The campaign is a decent length and provides no small amount of slam-bang action, which is exactly what the Transformers crave (oh, just face up to facts, Optimus; you’re no pacifist). Sampling different robots, going through various scenarios in an engaging war-torn environment, enjoying several well-implemented control mechanics; there really is a lot to like. The story isn’t anything special but I didn’t expect it to be, although I do wish that High Moon had put a bit more focus on challenge. Too often, they sacrifice any real challenge for flashy cut-scenes and one-button destruction, and while that’s great to some extent, it still feels too stripped-down and doesn't really push the player.

Transformers: Fall of Cybertron is indeed a blockbuster movie in the form of a video game. If that’s what you’re looking for, you won’t be disappointed.

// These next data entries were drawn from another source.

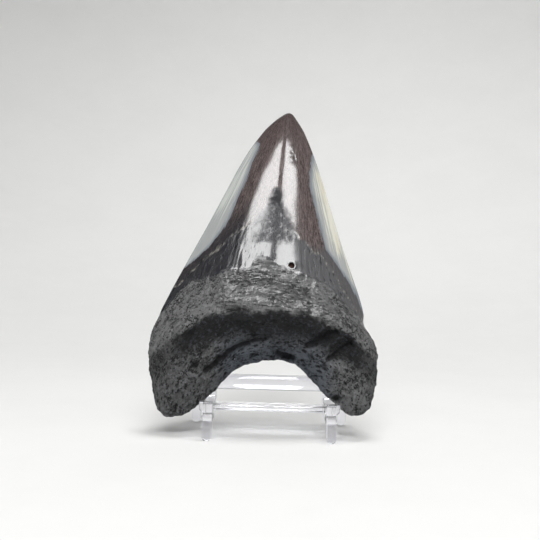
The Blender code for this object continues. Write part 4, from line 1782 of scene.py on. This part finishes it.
@dataclass
class Studio:
    """A pale sweep all round, three level panels for the highlights and four lamps for the matt surfaces."""

    radius: float = 1.25
    wall: float = 1.6
    curve: float = 1.0
    world: float = 0.07
    world_colour: Colour = (1.0, 1.0, 0.995)
    panels: tuple[Panel, ...] = (
        Panel("left_strip", (-0.19, -0.60, 0.56), (0.48, 0.72), 13.5, Seen.GLOSS),
        Panel("right_strip", (0.3325, -0.59, 0.56), (0.305, 0.73), 9.2, Seen.GLOSS),
        Panel("right_wing", (0.555, -0.79, 0.56), (0.14, 0.33), 1.9, Seen.GLOSS),
        Panel("key", (0.0, -0.60, 0.60), (0.45, 0.35), 4.5, Seen.MATT, (0.0, 0.0, 0.03)),
        Panel("overhead", (0.05, 0.0, 0.90), (0.28, 0.30), 3.6, Seen.MATT, (0.0, 0.0, 0.0)),
        Panel("floor_wash", (0.2, -0.1, 1.3), (0.5, 0.3), 1.2, Seen.MATT, (0.1, 0.8, 0.0), 80.0),
        Panel("backdrop", (0.25, 0.10, 1.4), (0.5, 0.3), 0.62, Seen.MATT, (0.1, 1.1, 0.35), 70.0),
    )

    def build(self, finish: bpy.types.Material) -> None:
        """Adds the sweep, the lamps and the world.

        Args:
            finish: The sweep's material.
        """
        self.sweep(finish)
        for panel in self.panels:
            panel.build()
        world = bpy.data.worlds.new("studio")
        world.use_nodes = True
        glow = world.node_tree.nodes["Background"].inputs
        glow["Color"].default_value = (*self.world_colour, 1.0)
        glow["Strength"].default_value = self.world
        bpy.context.scene.world = world
        bpy.context.scene.view_settings.view_transform = "Standard"

    def sweep(self, finish: bpy.types.Material) -> bpy.types.Object:
        """A round floor that curves up into a wall, open above.

        Args:
            finish: Its material.

        Returns:
            The sweep.
        """
        deselect_all()
        bpy.ops.mesh.primitive_cylinder_add(vertices=128, radius=self.radius, depth=self.wall,
                                            location=(0, 0, self.wall / 2))
        sweep = bpy.context.object
        sweep.name = "sweep"
        bpy.ops.object.transform_apply(location=True, rotation=True, scale=True)
        select_faces(sweep, lambda centre: centre.z > self.wall - MM)
        bpy.ops.mesh.delete(type="FACE")
        bpy.ops.object.mode_set(mode="OBJECT")
        select_edges(sweep, lambda a, b: max(a.z, b.z) < MITE)
        bpy.ops.mesh.bevel(offset=self.curve, segments=16)
        bpy.ops.mesh.select_all(action="SELECT")
        bpy.ops.mesh.normals_make_consistent(inside=True)
        bpy.ops.object.mode_set(mode="OBJECT")
        bpy.ops.object.shade_smooth()
        sweep.data.materials.append(finish)
        return sweep


def settle(piece: bpy.types.Object, node: str) -> None:
    """Tells the frame what a finished piece stands for and how it rides.

    Args:
        piece: The finished piece.
        node: The node that it replaces.
    """
    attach(piece, BODY)
    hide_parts(node)
    LOG.info("%s: %d faces for %s", piece.name, len(piece.data.polygons), node)


def main() -> None:
    """Builds the tooth, the easel and the studio in turn."""
    logging.basicConfig(level=logging.INFO, format="%(name)s: %(message)s")
    effects = Effects()
    acrylic = AcrylicFinish().build(effects)
    settle(Tooth().build(FossilFinish().build(effects)), "tooth")
    settle(FrontFrame().build(acrylic), "easel_front_frame")
    settle(RearStrut().build(acrylic), "easel_rear_strut")
    Studio().build(FloorFinish().build(effects))
    Viewpoint().build()


if __name__ == "__main__":
    main()
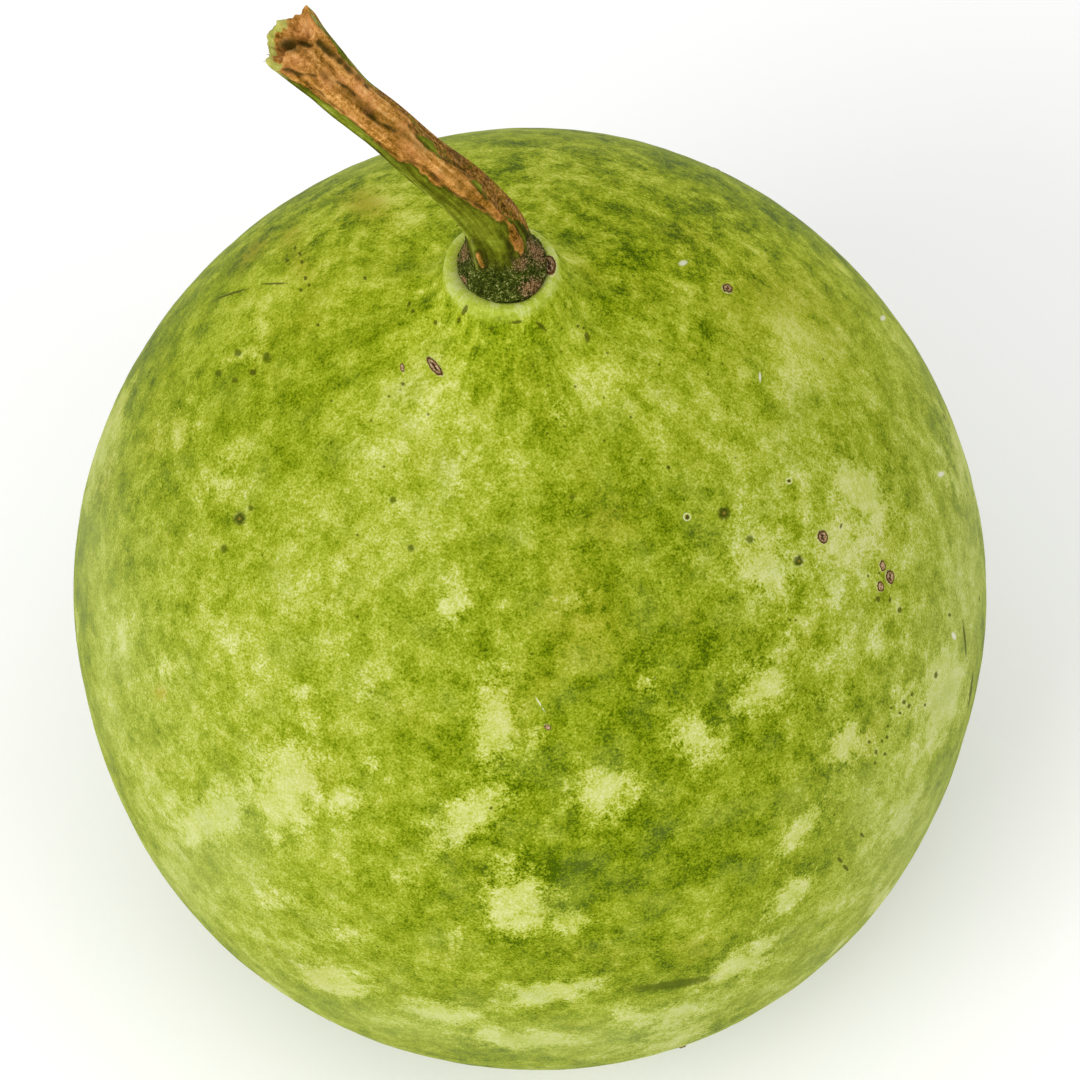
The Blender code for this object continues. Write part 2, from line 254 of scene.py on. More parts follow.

The control won’t let you down, all your favorite characters are here, there’s enough variety and diversity in terms of missions and gameplay elements, and you always feel super powerful. Gotta love that. But the story is on the weak side, too much of the last installment’s challenge has been erased in favor of “faster and simpler,” and we never really get a handle on any one Transformer or scenario. Oh, and the PS3 version isn’t quite as good as the 360 version, unfortunately.

The Good: A ton of great design. Satisfying, heavy-hitting sound effects. Solid control for all gameplay mechanics. Pacing is just about right. Accessible and flashy for mainstream appeal. Good variety throughout.

The Bad: Visual flaws and minor frame rate issues in the PS3 version. Jumps around too often. Camera isn’t perfect. Extra flash substituted for a stiffer challenge.

The Ugly: “You know, I can stick with a character or mission for longer than forty-three seconds.”